Tuesday, January 11, 2005

Signs of Life After Arafat

The New York Times
January 11, 2005

Signs of Life After Arafat

There was much to celebrate about the way the Palestinians managed a free, fair and democratic election in occupied territory, moving beyond mourning for Yasir Arafat and giving Mahmoud Abbas a broad mandate as the Arab world's sole democratically elected leader. It was also impressive that men and women from Gaza to Hebron and the Jenin refugee camp accomplished this act of democracy despite Israeli roadblocks and checkpoints, and an exchange of gunfire between Hezbollah and the Israeli military. Now we hope the Palestinians can turn that civic energy into pragmatic efforts toward negotiating peace with Israel.

Mr. Abbas, the new president of the Palestinian Authority, faces a daunting agenda. After four years of violence, the economy of the Palestinian areas is in shambles. Unemployment is high because thousands of Palestinians who were once able to hold jobs in Israeli cities are now barred from entry, and movement around Palestinian areas is choked by Israeli roadblocks.

Under Mr. Arafat, the Palestinian Authority squandered the good will of much of its public and of the international community through corruption. For Mr. Abbas to have any chance of achieving an independent Palestinian state with some claim to Jerusalem, he has two huge battles to fight. He must crack down on the terrorism that has given the Israeli prime minister, Ariel Sharon, an excuse to refuse to negotiate a peace deal, and he must prepare the Palestinian people for the compromises they will have to make.

Both battles will be wrenchingly painful. Beyond dealing with groups like Hamas and Islamic Jihad, Mr. Abbas must also contend with legions of unemployed, angry young men who make up various armed groups. Many of these fighters could get jobs and salaries in a reformed Palestinian security service, provided Israel gives Mr. Abbas the room to create such a force and the Palestinians give it real training and discipline. It will not be easy to achieve, but such a service, preferably under the command of someone with Mr. Abbas's ear, could go a long way toward cracking down on the killing, both between Palestinian and Palestinian and between Palestinian and Israeli.

Mr. Abbas's second task, preparing his people for negotiations with Israel based on the realities of the deal they must eventually make, may prove even tougher. The Palestinians can no longer afford to raise their boys and girls to believe in all-or-nothing propositions regarding Israel. The longer they do that, the longer it will take to reach a settlement, and the longer the Palestinians dally about reaching a peace deal with Israel, the more land they lose.
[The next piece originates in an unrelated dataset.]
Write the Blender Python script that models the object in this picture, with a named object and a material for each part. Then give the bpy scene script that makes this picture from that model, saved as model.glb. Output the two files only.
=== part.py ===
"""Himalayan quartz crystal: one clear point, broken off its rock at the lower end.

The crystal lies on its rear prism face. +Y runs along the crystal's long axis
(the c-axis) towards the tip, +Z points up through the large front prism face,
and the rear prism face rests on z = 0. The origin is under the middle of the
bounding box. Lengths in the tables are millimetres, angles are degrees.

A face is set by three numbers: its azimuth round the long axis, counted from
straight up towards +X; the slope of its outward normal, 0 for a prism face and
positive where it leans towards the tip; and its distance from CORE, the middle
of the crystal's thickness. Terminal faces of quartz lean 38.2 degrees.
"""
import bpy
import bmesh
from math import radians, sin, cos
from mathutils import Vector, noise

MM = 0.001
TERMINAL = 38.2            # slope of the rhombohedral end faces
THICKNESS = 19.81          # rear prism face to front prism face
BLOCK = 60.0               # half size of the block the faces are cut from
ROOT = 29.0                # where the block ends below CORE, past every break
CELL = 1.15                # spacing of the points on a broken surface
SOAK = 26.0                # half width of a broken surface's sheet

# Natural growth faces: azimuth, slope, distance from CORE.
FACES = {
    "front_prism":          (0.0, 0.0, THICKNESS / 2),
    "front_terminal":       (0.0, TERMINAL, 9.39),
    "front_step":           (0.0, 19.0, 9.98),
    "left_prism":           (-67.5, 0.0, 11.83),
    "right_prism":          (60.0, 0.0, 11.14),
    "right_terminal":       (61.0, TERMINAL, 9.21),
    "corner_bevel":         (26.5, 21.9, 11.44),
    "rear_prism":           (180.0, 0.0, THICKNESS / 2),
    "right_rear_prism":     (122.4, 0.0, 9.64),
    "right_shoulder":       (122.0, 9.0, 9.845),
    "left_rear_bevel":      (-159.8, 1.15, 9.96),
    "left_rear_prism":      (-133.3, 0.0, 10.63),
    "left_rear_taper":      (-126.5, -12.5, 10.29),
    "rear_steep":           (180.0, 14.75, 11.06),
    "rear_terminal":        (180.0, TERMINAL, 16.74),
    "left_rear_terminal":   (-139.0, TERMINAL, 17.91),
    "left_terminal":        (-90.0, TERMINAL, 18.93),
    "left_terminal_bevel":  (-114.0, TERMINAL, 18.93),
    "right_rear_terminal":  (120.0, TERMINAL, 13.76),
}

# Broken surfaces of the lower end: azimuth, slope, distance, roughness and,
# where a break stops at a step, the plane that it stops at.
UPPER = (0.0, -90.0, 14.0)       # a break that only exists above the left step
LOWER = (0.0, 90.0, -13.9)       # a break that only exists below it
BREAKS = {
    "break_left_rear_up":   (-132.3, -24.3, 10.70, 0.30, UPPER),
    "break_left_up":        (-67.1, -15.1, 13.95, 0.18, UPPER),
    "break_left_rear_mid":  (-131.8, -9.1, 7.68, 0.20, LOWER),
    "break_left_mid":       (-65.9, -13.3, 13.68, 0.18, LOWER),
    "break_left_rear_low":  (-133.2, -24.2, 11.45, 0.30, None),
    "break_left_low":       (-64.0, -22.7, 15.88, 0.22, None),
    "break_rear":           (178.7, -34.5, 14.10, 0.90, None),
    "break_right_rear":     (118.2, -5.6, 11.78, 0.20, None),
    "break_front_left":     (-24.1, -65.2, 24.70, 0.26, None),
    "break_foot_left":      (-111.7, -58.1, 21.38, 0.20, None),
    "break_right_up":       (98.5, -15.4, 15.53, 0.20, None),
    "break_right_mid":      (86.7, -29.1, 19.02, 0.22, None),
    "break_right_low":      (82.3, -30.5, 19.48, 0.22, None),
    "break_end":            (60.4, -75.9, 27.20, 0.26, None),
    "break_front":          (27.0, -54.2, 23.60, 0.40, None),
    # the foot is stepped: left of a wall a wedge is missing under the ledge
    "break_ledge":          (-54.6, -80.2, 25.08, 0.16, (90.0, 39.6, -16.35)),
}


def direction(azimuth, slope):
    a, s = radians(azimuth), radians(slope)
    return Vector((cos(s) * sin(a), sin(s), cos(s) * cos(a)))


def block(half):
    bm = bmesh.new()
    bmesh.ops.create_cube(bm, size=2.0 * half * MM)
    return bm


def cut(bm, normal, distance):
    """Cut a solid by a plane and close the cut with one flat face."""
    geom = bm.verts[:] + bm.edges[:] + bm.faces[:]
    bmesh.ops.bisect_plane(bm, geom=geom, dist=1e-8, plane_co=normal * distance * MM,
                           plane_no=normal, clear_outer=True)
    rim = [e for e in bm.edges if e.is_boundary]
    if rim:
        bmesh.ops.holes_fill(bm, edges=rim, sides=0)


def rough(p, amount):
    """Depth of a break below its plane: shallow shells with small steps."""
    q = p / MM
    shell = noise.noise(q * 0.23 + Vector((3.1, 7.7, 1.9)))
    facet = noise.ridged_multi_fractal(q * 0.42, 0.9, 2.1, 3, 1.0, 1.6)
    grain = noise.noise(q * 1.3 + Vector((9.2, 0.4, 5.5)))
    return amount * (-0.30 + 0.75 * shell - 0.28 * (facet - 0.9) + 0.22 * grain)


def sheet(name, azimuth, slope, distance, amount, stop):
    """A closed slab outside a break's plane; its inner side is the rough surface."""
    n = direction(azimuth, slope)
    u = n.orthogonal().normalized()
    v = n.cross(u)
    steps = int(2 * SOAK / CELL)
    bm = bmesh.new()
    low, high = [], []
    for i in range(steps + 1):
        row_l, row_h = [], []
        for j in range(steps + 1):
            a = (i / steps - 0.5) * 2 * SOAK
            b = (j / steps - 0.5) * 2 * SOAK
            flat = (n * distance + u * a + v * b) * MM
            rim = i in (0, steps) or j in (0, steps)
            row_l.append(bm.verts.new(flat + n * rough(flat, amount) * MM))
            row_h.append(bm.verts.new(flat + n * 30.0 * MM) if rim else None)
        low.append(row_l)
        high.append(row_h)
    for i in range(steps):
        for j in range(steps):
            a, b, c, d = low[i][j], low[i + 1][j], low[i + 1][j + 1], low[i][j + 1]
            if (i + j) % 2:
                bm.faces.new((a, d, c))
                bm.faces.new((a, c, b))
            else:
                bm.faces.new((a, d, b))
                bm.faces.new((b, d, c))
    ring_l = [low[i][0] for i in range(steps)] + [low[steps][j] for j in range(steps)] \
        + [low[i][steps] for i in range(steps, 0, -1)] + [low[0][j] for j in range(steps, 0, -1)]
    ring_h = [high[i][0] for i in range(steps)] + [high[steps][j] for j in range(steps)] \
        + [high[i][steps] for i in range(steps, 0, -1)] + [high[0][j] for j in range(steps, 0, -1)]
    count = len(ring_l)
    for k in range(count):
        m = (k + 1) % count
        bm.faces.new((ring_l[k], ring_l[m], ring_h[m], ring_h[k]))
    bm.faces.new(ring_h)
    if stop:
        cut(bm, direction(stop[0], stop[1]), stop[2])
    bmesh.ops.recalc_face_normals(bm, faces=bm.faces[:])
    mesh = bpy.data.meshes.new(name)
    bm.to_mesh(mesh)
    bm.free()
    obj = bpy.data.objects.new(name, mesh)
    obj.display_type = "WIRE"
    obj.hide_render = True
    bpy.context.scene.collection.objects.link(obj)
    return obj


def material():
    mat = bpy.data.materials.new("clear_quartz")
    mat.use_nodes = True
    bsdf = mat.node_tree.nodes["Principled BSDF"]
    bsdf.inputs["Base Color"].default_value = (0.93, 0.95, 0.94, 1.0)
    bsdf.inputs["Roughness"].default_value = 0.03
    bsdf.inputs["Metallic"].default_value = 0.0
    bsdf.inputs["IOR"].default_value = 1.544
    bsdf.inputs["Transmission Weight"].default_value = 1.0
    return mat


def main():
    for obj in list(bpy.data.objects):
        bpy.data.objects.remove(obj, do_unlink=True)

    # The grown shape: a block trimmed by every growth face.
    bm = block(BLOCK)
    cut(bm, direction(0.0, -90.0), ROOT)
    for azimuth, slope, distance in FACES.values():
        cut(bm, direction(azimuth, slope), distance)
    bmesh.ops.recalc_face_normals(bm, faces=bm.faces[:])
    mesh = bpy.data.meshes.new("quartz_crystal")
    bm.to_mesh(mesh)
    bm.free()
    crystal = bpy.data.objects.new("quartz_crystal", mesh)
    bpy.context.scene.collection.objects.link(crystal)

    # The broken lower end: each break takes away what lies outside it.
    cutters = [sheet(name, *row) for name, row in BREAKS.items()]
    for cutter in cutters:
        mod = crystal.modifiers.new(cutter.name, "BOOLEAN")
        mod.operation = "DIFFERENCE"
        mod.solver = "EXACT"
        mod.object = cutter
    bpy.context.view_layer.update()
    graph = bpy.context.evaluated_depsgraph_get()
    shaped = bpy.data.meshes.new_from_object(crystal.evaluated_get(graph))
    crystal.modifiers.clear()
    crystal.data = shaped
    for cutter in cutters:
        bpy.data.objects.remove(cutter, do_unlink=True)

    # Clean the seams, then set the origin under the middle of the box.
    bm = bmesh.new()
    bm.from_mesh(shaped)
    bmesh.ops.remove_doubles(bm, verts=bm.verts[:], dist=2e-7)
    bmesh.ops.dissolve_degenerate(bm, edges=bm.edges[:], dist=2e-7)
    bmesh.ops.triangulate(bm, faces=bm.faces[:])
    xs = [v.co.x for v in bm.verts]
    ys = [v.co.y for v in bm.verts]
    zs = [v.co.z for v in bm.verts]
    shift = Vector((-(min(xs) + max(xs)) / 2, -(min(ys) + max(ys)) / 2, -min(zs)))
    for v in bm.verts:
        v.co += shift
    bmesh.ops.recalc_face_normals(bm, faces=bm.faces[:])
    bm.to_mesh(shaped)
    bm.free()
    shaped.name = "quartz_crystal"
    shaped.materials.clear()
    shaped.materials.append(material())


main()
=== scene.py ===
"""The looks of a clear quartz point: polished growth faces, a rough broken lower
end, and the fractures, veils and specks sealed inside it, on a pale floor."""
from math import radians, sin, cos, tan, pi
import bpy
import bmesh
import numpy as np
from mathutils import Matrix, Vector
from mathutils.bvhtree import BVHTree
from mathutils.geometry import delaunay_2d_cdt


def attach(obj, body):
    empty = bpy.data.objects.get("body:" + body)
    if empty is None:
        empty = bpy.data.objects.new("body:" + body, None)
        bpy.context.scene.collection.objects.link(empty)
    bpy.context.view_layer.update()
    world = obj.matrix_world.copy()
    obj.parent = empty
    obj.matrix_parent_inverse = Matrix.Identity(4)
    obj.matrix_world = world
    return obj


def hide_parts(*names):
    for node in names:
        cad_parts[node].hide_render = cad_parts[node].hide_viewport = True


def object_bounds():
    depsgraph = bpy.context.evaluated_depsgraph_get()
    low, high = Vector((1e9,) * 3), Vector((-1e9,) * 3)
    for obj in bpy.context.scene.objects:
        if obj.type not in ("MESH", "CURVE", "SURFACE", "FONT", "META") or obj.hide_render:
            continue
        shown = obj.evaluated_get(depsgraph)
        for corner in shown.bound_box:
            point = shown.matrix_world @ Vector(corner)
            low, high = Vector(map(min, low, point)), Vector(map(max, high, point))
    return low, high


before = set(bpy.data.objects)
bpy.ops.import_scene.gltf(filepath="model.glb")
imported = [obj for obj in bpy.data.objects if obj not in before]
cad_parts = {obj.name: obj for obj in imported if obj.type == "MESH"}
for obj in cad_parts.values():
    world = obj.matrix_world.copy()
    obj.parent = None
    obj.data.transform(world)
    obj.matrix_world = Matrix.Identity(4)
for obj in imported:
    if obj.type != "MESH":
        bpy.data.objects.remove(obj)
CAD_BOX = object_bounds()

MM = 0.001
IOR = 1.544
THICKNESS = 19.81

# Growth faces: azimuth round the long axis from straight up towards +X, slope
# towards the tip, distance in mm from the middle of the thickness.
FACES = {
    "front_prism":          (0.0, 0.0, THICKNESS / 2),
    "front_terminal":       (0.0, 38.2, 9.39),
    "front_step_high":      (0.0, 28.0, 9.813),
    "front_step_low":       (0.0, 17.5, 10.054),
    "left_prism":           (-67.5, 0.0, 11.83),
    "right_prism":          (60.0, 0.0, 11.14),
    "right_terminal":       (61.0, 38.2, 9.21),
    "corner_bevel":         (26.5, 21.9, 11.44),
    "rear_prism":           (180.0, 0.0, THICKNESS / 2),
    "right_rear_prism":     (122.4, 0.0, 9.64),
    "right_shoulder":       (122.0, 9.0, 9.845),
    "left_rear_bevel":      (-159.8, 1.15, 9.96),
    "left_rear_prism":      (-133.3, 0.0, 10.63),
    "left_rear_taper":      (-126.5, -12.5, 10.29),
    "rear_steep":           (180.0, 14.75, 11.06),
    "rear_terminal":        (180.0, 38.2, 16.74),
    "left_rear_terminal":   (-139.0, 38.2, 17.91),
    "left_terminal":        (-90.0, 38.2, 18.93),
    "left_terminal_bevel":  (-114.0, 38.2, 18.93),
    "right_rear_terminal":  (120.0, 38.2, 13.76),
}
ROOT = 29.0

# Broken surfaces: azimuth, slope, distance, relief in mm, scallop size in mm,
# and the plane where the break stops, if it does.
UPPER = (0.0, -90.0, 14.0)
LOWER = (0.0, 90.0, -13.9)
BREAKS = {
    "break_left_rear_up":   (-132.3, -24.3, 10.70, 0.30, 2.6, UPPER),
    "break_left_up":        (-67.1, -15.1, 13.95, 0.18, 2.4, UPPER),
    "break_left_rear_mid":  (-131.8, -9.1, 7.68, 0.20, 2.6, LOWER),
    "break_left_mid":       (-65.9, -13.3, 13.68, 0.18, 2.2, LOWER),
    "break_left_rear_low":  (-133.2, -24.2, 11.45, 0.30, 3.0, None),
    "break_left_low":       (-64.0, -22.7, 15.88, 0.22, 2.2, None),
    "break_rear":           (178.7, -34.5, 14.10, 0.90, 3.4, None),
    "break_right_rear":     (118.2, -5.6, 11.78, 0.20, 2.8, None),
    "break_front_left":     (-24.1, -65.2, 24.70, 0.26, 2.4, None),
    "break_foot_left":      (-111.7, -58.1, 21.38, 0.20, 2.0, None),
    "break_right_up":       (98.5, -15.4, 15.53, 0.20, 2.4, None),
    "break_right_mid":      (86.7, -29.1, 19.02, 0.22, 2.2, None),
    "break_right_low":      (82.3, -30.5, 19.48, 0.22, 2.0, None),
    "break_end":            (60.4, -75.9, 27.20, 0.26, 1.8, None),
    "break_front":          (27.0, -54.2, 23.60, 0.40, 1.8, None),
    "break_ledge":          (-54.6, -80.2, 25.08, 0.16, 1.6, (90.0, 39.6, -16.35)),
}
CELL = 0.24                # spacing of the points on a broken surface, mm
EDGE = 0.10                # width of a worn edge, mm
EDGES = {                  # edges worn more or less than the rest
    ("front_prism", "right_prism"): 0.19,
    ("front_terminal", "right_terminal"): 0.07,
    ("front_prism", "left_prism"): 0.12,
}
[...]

The world has long recognized what steps must be taken on the path that began in Olso; a year ago, Israelis and Palestinians of good will met in Geneva and hammered out an unofficial proposal for a settlement. It calls for two neighboring states with two capitals in Jerusalem, the evacuation of most Jewish settlements and the incorporation of the rest into Israel in exchange for land for Palestine. It also calls for a limit, to be set by Israel, on the number of Palestinian refugees who can settle in Israel, and compensation or resettlement for the rest.

Getting to the point where such a plan is even on the negotiating table will also require real political courage from Israel.

It was reassuring yesterday that the Israeli Parliament gave Mr. Sharon approval for a new government that can push forward, with Palestinian participation, on leaving the Gaza Strip. Mr. Sharon can help shore up Mr. Abbas by finally cracking down on the illegal settlements that his government has not only allowed, but also encouraged. And Israel can begin to withdraw from settlements in the West Bank. Gaza is only a first step.

Like the Palestinian leaders, Mr. Sharon and other Israeli officials have been unwilling to prepare the extreme factions of their population for reality. The hundreds of demonstrators who spent yesterday outside the prime minister's office to protest loudly against the planned Gaza pullout will have to learn to share that land with the Palestinians if they ever want peace.